ANGLICAN CHURCHES. Statistics of Benevolent Contributions and Confirmations.-The Year-Book of the Church of England gives from year to year tables and reviews showing the condition and advance of the numerous institutions and enterprises connected with the Church of England, and usually contains new matter concerning interests not before,

or only briefly noticed. The eighth volume, for 1890, includes enlarged reports of convalescent homes; a new table of Sunday-School associations, containing a list of two hundred such bodies arranged by dioceses; and a digest of the discussions and acts of the various Church bodies

convocations, the House of Laymen, and diocesan conferences-during the past four years. Its tables show that the Church spends a million sterling or more every year on fresh enterprises of church extension, while also increasing nearly every year the sums raised for home and foreign missions, elementary education, hospitals, and other educational and benevolent objects. Since 1811 nearly £33,000,000 have been devoted to the building and maintenance of training schools and colleges, £17,500,000 having been spent in this manner since 1870, when the first education act was passed. In 1888 the sum voluntarily given to these purposes exceeded £888,000. The increase in the number of persons confirmed, as recorded in former YearBooks, is maintained and enlarged. From 1874 to 1876 the number averaged 144,000 a year; in the past three years the average was 220,000, showing an increase of more than 50 per cent. This growth appears to have been concurrent with the establishment of six new dioceses, and with an increase in the number of centers in which confirmations were held from less than 1,700 to more than 2,300. Of the £38,240 contributed in 1889 to the Metropolitan Hospital Sunday fund, the Church furnished £30,611. Of the whole amount of the collections for this fund for seventeen years, since it was instituted, £512,476, the Church has given £389,542, or fully 75 per cent. The record of a movement for promoting higher religious education among all classes, and more particularly among those who have some leisure on week days, is noticed in the Year-Book for the first time. It began in the diocese of Oxford, and has extended to the dioceses of Winchester, Salisbury, Exeter, Bath and Wells, and Hereford. Its method of operations consists in providing popular lectures on a Scriptural or other ecclesiastical subject for a term of weeks or months, giving individual help in classes, inviting candidates to examination, and generally inducing people to seek precise and definite knowledge on religious subjects.

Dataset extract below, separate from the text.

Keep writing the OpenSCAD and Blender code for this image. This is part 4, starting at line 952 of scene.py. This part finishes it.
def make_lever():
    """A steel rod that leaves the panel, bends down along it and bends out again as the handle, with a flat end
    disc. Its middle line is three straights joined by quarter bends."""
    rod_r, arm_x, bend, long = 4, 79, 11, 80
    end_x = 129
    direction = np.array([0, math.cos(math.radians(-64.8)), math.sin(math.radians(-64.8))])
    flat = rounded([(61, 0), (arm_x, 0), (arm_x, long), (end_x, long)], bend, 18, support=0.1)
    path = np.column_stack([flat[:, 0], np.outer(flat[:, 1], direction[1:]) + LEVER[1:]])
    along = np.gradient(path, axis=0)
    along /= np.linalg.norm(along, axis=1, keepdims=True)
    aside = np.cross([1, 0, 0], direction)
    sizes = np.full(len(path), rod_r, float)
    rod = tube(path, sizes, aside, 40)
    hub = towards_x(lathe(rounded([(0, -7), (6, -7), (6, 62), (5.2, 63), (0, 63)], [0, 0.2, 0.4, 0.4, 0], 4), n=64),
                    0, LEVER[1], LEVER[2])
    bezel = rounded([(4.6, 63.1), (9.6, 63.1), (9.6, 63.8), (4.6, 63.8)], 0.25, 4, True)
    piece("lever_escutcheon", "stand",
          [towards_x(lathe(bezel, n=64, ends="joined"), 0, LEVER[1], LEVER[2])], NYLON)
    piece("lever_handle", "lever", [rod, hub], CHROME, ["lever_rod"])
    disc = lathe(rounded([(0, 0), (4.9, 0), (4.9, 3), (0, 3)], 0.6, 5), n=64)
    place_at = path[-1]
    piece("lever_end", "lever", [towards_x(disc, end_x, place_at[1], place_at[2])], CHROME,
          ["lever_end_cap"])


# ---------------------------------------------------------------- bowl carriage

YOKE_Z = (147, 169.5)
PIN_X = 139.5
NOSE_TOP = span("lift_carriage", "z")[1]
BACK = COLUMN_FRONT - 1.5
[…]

Society for the Propagation of the Gospel.-The annual meeting of the Society for the Propagation of the Gospel in Foreign Parts was held May 1. The Archbishop of Canterbury presided. The gross income of the society for the year had been £125,038. There were now on the list of the society's agents, including 10 bishops, 646 ordained missionaries, of whom 205 were laboring in Asia, 147 in Africa, 14 in Australia and the Pacific, 210 in North America, 35 in the West Indies, and 35 in Europe. Of the whole number 121 were natives laboring in Asia, and 26 in Africa. There were also in the various missions about 2,300 lay teachers, 2,650 students in the colleges, and 38,000 children in the mission schools in Asia and Africa. A mission to North Borneo had been added to the society's enterprises in the previous year; the new features of the present year had been the departure of the first Episcopal Missionary to New Guinea and the consecration of the first Bishop of Corea.